Más de 40 años después del accidente, los ecos de Cecilia en la música pop española son intermitentes. Más allá del enorme éxito de la versión de Manzanita en 1981 de ‘Un ramito de violetas’ (la que siguen versionando músicos en el metro), sus canciones se han paseado por voces de tan distinto pedigrí como las de Amaral, Rosario, los ya citados Raphael y Bosé, El canto del loco, Fangoria o más recientemente Fru Katinka, sin que el conocimiento de la discografía de la madrileña parezca tener un verdadero trasvase generacional claro.

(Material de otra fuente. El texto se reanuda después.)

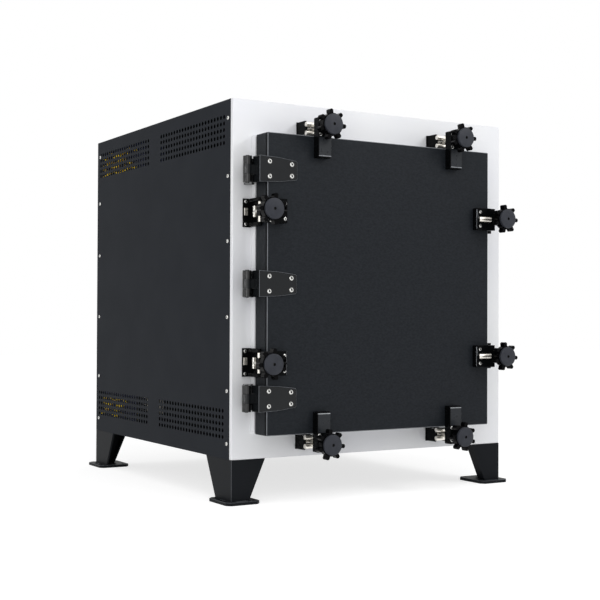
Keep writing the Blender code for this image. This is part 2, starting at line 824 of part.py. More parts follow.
def door_gasket():
    """A ring of fibre rope that the closed door presses on its seat."""
    half, rise = DOOR_WIDTH / 2 - GASKET_INSET, DOOR_HEIGHT / 2 - GASKET_INSET
    corner = GASKET_CORNER + GASKET_WIDTH
    loops = [
        round_rectangle(half, rise, corner, CORNER_STEPS),
        round_rectangle(half - GASKET_WIDTH, rise - GASKET_WIDTH, GASKET_CORNER, CORNER_STEPS),
    ]
    middle = (0, -SEAT_THICKNESS - SEAT_TO_DOOR / 2, 0)
    part("door_gasket", outline(loops, SEAT_TO_DOOR - 2 * GAP, UPRIGHT, middle), "fibre_rope", DOOR)


# Hinges. Each is made round its own pin: x across, y back, z up the pin
def knuckle(low, high, radius=BARREL_RADIUS):
    return rod((0, 0, low), (0, 0, high), radius, ROUND_FACETS)


def hinge_frame_leaf(name, parent):
    """A foot beside the seat, with two arms that end in knuckles and the pin fixed in them."""
    half, middle = HINGE_HEIGHT / 2, MIDDLE_KNUCKLE / 2
    right = HINGE_AXIS_OUT - HINGE_FOOT_CLEARANCE
    left = right - HINGE_FOOT_WIDTH
    back = HINGE_AXIS_FORWARD - GAP
    leaf = part(
        name,
        box((left, back - HINGE_FOOT_THICKNESS, -half), (right, back, half)),
        "black_steel",
        parent,
    )
    root, inset = back - HINGE_FOOT_THICKNESS / 2, HINGE_PLATE / 4
    run = Vector(((left + right) / 2, root)).normalized()
    waist = Vector((run.y, -run.x)) * BARREL_RADIUS * HINGE_WAIST_SHARE
    arm = [(left + inset, root), (right - inset, root), (waist.x, waist.y), (-waist.x, -waist.y)]
    for low, high in ((-half, -middle), (middle, half)):
        join(leaf, outline([arm], high - low, FLAT, (0, 0, (low + high) / 2)), knuckle(low, high))
    join(leaf, knuckle(-half - HINGE_PIN_PROUD, half + HINGE_PIN_PROUD, HINGE_PIN_RADIUS))
    smooth(leaf)


def hinge_door_leaf(name, parent):
    """The tapering leaf on the face of the door, its wall beside the barrel, and the middle knuckle."""
    front = HINGE_AXIS_FORWARD - DOOR_FACE - GAP - HINGE_PLATE
    half, end = HINGE_HEIGHT / 2, LEAF_END_HEIGHT / 2
    bulge = (half + end) / 2 + LEAF_BULGE
    far = LEAF_REACH - LEAF_CORNER
    upper = arc((far, end - LEAF_CORNER), LEAF_CORNER, 90, 0, CORNER_STEPS)
    loop = [(HINGE_WALL_OUT, half), ((HINGE_WALL_OUT + LEAF_REACH) / 2, bulge), *upper]
    loop += [(across, -up) for across, up in reversed(loop)]
    leaf = part(
        name,
        outline([loop], HINGE_PLATE, UPRIGHT, (0, front + HINGE_PLATE / 2, 0)),
        "black_steel",
        parent,
    )
    rise = MIDDLE_KNUCKLE / 2 - RUNNING_GAP
    middle = HINGE_WALL_OUT + HINGE_WALL / 2
    join(
        leaf,
        box(
            (HINGE_WALL_OUT, front + HINGE_PLATE / 2, -half),
            (HINGE_WALL_OUT + HINGE_WALL, 0, half),
        ),
        box((0, -HINGE_WALL, -rise), (middle, -HINGE_WALL / 4, rise)),
        knuckle(-rise, rise),
    )
    cut(leaf, knuckle(-HINGE_HEIGHT, HINGE_HEIGHT, HINGE_PIN_RADIUS + GAP))
    smooth(leaf)


# Clamps. Each is made round its own bolt: x away from the door, y along its edge, z forward
def keeper_ear(low, high, reach, thickness, along):
    """An ear with both front corners cut off, square to the door's edge."""
    foot, nose = KEEPER_PLATE / 2, reach - KEEPER_NOSE
    loop = [(low, foot), (high, foot), (high, nose), (high - KEEPER_NOSE, reach)]
    loop += [(low + KEEPER_NOSE, reach), (low, nose)]
    return outline([loop], thickness, UPRIGHT, (0, along, 0))


def keeper_pins(ear, forward, radius, places):
    """The cross pins that hold the hook, from the middle of one ear to the middle of the other."""
    return [rod((x, -ear, forward), (x, ear, forward), radius, PIN_FACETS) for x in places]


def side_keeper(name, parent, pins):
    """A plate on the front plate, a cheek beside the seat, and two ears with a cross pin or two."""
    low, half = -SIDE_KEEPER_INBOARD, SIDE_KEEPER_LENGTH / 2
    ear_low, ear_high = low + KEEPER_STEP, max(pins) * SIDE_PIN_OUT + SIDE_EAR_MARGIN
    high = max(SIDE_KEEPER_OUTBOARD, ear_high + KEEPER_STEP)
    made = part(
        name, box((low, -half, GAP), (high, half, GAP + KEEPER_PLATE)), "black_steel", parent
    )
    cheek_low, cheek_half = low + KEEPER_STEP / 2, half - KEEPER_STEP / 2
    cheek = box(
        (cheek_low, -cheek_half, KEEPER_PLATE / 2),
        (cheek_low + SIDE_CHEEK, cheek_half, SIDE_CHEEK_REACH),
    )
    ear = half - KEEPER_STEP - SIDE_EAR / 2
    ears = [keeper_ear(ear_low, ear_high, SIDE_EAR_REACH, SIDE_EAR, y) for y in (-ear, ear)]
    places = [side * SIDE_PIN_OUT for side in pins]
    join(made, cheek, *ears, *keeper_pins(ear, SIDE_PIN_FORWARD, SIDE_PIN_RADIUS, places))


def end_keeper(name, parent):
    """A short plate with two ears, and two thick pins across their fronts."""
    low, high, half = -END_KEEPER_INBOARD, END_KEEPER_OUTBOARD, END_KEEPER_LENGTH / 2
    made = part(
        name, box((low, -half, GAP), (high, half, GAP + KEEPER_PLATE)), "black_steel", parent
    )
    low, high = low + KEEPER_STEP, high - KEEPER_STEP
    ear = half - KEEPER_STEP - END_EAR / 2
    ears = [keeper_ear(low, high, END_EAR_REACH, END_EAR, y) for y in (-ear, ear)]
    places = (-END_PIN_OUT, END_PIN_OUT)
    join(made, *ears, *keeper_pins(ear, END_PIN_FORWARD, END_PIN_RADIUS, places))


def bolt_bore():
    start, end = (0, 0, DOOR_FACE - CUT_OVERRUN), (0, 0, BRACKET_FACE + CUT_OVERRUN)
    return rod(start, end, BOLT_RADIUS + RUNNING_GAP, PIN_FACETS)


def end_bracket(name, parent):
    """A thick strap over the door's top or bottom edge, chamfered at the end that lies on the door."""
    profile = [
        (-STRAP_INBOARD, BRACKET_REAR),
        (STRAP_OUTBOARD, BRACKET_REAR),
        (STRAP_OUTBOARD, BRACKET_FACE),
        (STRAP_CHAMFER - STRAP_INBOARD, BRACKET_FACE),
        (-STRAP_INBOARD, BRACKET_FACE - STRAP_CHAMFER),
    ]
    made = part(name, outline([profile], STRAP_WIDTH, UPRIGHT), "black_steel", parent)
    bevel(made, BRACKET_EDGE)
    cut(made, bolt_bore())


def side_bracket(name, parent):
    """A block over the door's side edge, with a round boss and a bar lying in a slot."""
    left, face = -BLOCK_INBOARD, BRACKET_REAR + BLOCK_THICKNESS
    length = BLOCK_INBOARD + BLOCK_OUTBOARD
    block = round_rectangle(length / 2, BLOCK_WIDTH / 2, BLOCK_CORNER, CORNER_STEPS)
    middle = (left + length / 2, 0, BRACKET_REAR + BLOCK_THICKNESS / 2)
    made = part(name, outline([block], BLOCK_THICKNESS, FLAT, middle), "black_steel", parent)
    bevel(made, BRACKET_EDGE)
    floor = BRACKET_REAR + SLOT_FLOOR
    slot_start, slot_end = left + SLOT_MARGIN, left + SLOT_MARGIN + SLOT_LENGTH
    cut(
        made,
        box((slot_start, -SLOT_WIDTH / 2, floor), (slot_end, SLOT_WIDTH / 2, face + CUT_OVERRUN)),
    )
    reach = SLOT_MARGIN / 2
    bar_start = (slot_start - reach, 0, floor + ARM_RADIUS - GAP)
    bar_end = (slot_end, 0, floor + ARM_RADIUS - GAP)
    boss_foot = (0, 0, BRACKET_REAR + BLOCK_THICKNESS / 2)
    join(
        made,
        rod(bar_start, bar_end, ARM_RADIUS, PIN_FACETS),
        rod(boss_foot, (0, 0, BRACKET_FACE), BOSS_RADIUS, ROUND_FACETS),
    )
    cut(made, bolt_bore())


def hook_bolt(name, parent, forward):
    """A bolt with a cross bar for its head, which a quarter turn hooks behind the pins."""
    end = (0, 0, KNOB_REAR + BOLT_GRIP)
    made = part(
        name, rod((0, 0, forward), end, BOLT_RADIUS, PIN_FACETS), "bright_steel", parent
    )
    low, high = (0, -HOOK_HALF, forward), (0, HOOK_HALF, forward)
    join(made, rod(low, high, HOOK_RADIUS, PIN_FACETS))
    smooth(made)


def star_loop():
    """Round lobes with shallow hollows between them."""
    pitch = 360 / KNOB_LOBES
    loop = []
    for lobe in range(KNOB_LOBES):
        angle = lobe * pitch
        centre = arc((0, 0), LOBE_CIRCLE, angle, angle, 1)[0]
        loop += arc(centre, LOBE_RADIUS, angle - 90, angle + 90, LOBE_STEPS)
        loop += arc((0, 0), VALLEY_RADIUS, angle + pitch / 3, angle + 2 * pitch / 3, 2)
    return loop


def star_knob(name, parent):
    """A hub, a star of lobes and a dished cap, bored from behind for the bolt."""
    cap = KNOB_CAP_RADIUS
    under_cap = KNOB_HUB_LENGTH + KNOB_STAR / 2
    profile = [
        (0, KNOB_LENGTH),
        (cap - KNOB_CAP_EDGE, KNOB_LENGTH),
        (cap, KNOB_LENGTH - KNOB_CAP_EDGE),
        (cap, under_cap),
        (KNOB_HUB_RADIUS, under_cap),
        (KNOB_HUB_RADIUS, 0),
        (0, 0),
    ]
    core = turned(profile, KNOB_FACETS)
    core.transform(Matrix.Translation((0, 0, KNOB_REAR)))
    made = part(name, core, "black_plastic", parent)
    middle = KNOB_REAR + KNOB_HUB_LENGTH + KNOB_STAR / 2
    face = KNOB_REAR + KNOB_LENGTH
    join(made, outline([star_loop()], KNOB_STAR, FLAT, (0, 0, middle)))
    cut(
        made,
        rod(
            (0, 0, KNOB_REAR - CUT_OVERRUN),
            (0, 0, KNOB_REAR + BOLT_GRIP + GAP),
            BOLT_RADIUS + GAP,
            PIN_FACETS,
        ),
        rod(
            (0, 0, face - KNOB_DIMPLE_DEPTH),
            (0, 0, face + CUT_OVERRUN),
            KNOB_DIMPLE_RADIUS,
            PIN_FACETS,
        ),
    )
    smooth(made)


def clamp_frame(x, z, outward):
    """The matrix of a clamp's own frame, from its bolt's place and the way that faces off the door."""
    forward = Vector((0, -1, 0))
    along = forward.cross(outward)
    turn = Matrix((outward, along, forward)).transposed().to_4x4()
    return Matrix.Translation((x, 0, z)) @ turn


def clamp(name, x, z, outward):
    place = clamp_frame(x, z, Vector(outward))
    on_plate = frame("keeper_place_" + name, place, FURNACE)
    on_door = frame("bolt_axis_" + name, Matrix.Translation(-HINGE_AXIS) @ place, DOOR_HINGE)
    upright = outward[0] != 0
    if upright:
        # A bolt on the hinge side swings out past its keeper, so only the door's side has a pin
        side_keeper("keeper_" + name, on_plate, (-1,) if outward[0] < 0 else (-1, 1))
        side_bracket("clamp_bracket_" + name, on_door)
        hook_bolt("hook_bolt_" + name, on_door, SIDE_HOOK_FORWARD)
    else:
        end_keeper("keeper_" + name, on_plate)
        end_bracket("clamp_bracket_" + name, on_door)
        hook_bolt("hook_bolt_" + name, on_door, END_HOOK_FORWARD)
    star_knob("star_knob_" + name, on_door)


front_plate()
door_seat_frame()
side_panel("left_side_panel", -1)
side_panel("right_side_panel", 1)
top_panel()
back_panel()
base_frame()
chamber_lining()
hearth_plate()
heating_element("heating_element_left", -1)
heating_element("heating_element_right", 1)
thermocouple()
transformer()
wire_duct()
cable_gland()
for end_name, end in (("front", -1), ("rear", 1)):
    for side_name, side in (("left", -1), ("right", 1)):
        leg(f"leg_{end_name}_{side_name}", side, end)

door_shell()
door_plug()
door_gasket()
for level, step in (("upper", 1), ("middle", 0), ("lower", -1)):
    height = Vector((0, 0, CHAMBER_Z + step * HINGE_SPACING))
    hinge_frame_leaf("hinge_frame_leaf_" + level, frame("hinge_" + level, HINGE_AXIS + height, FURNACE))
    hinge_door_leaf("hinge_door_leaf_" + level, frame("hinge_pin_" + level, height, DOOR_HINGE))

for side_name, side, shift in (("left", -1, LEFT_CLAMP_SHIFT), ("right", 1, RIGHT_CLAMP_SHIFT)):
    x = CHAMBER_X + END_CLAMP_SHIFT + side * END_CLAMP_HALF
    reach = DOOR_HEIGHT / 2 + END_BOLT_OUT
    clamp("top_" + side_name, x, CHAMBER_Z + reach, (0, 0, 1))
    clamp("bottom_" + side_name, x, CHAMBER_Z - reach, (0, 0, -1))
    x = CHAMBER_X + side * (DOOR_WIDTH / 2 + SIDE_BOLT_OUT)
    for level, step in (("upper", 1), ("lower", -1)):
        z = CHAMBER_Z + shift + step * SIDE_CLAMP_RISE
        clamp(f"{side_name}_{level}", x, z, (side, 0, 0))
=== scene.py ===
import json
import math

import bmesh
import bpy
from mathutils import Matrix, Vector


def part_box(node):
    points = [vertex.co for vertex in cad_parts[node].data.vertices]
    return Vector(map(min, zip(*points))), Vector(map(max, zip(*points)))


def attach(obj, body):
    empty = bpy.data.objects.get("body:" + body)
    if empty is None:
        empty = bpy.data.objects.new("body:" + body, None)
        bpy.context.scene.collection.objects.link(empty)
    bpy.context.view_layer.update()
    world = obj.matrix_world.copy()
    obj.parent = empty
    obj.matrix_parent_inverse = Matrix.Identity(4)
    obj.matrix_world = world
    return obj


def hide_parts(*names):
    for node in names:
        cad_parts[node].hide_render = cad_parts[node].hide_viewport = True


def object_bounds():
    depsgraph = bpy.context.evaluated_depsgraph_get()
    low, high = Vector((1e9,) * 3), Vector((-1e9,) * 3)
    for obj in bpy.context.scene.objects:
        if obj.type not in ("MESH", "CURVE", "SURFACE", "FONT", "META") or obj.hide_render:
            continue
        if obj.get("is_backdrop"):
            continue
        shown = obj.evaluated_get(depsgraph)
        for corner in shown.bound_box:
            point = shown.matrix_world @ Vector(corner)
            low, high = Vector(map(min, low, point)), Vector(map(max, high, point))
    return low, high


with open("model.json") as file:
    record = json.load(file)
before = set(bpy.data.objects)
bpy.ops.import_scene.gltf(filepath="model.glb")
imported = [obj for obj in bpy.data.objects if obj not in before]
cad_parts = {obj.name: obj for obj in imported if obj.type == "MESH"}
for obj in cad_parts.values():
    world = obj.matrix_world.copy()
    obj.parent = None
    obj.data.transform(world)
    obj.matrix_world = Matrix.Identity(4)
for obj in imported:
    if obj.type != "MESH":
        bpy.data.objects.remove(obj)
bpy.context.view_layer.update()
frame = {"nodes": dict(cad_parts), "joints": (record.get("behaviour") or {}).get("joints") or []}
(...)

Si Cecilia no hubiera reseñado la aportación patria al maldito «club de los 27», no cuesta imaginársela llenando el teatro Olympia de París, de gira por Latinoamérica o incluso en un escenario grande del Primavera Sound, como una Jane Birkin castiza. Su calado popular, sin embargo, permanece en un cierto suspenso. Más allá de los homenajes oficialistas de las anabelenes, o de esfuerzos individuales como la pequeña y emotiva gira que unió a Basia Bulat y María Rodés hace unos años y de la recuperación discográfica del sello Ramalama, el cancionero de Cecilia, que bien podría ser tan canónico como el de los mejores Serrat o el Dúo dinámico, sigue buscando su sitio.
Setenta años después, el puñado –casi literal– de composiciones que Cecilia dejó de este lado del camino no son omnipresentes, pero sí mantienen una incandescencia que se queda dentro de aquellos que se detienen a escucharla, como si más que hacerse fan, uno de Cecilia se iniciara. El caso sigue siendo andar.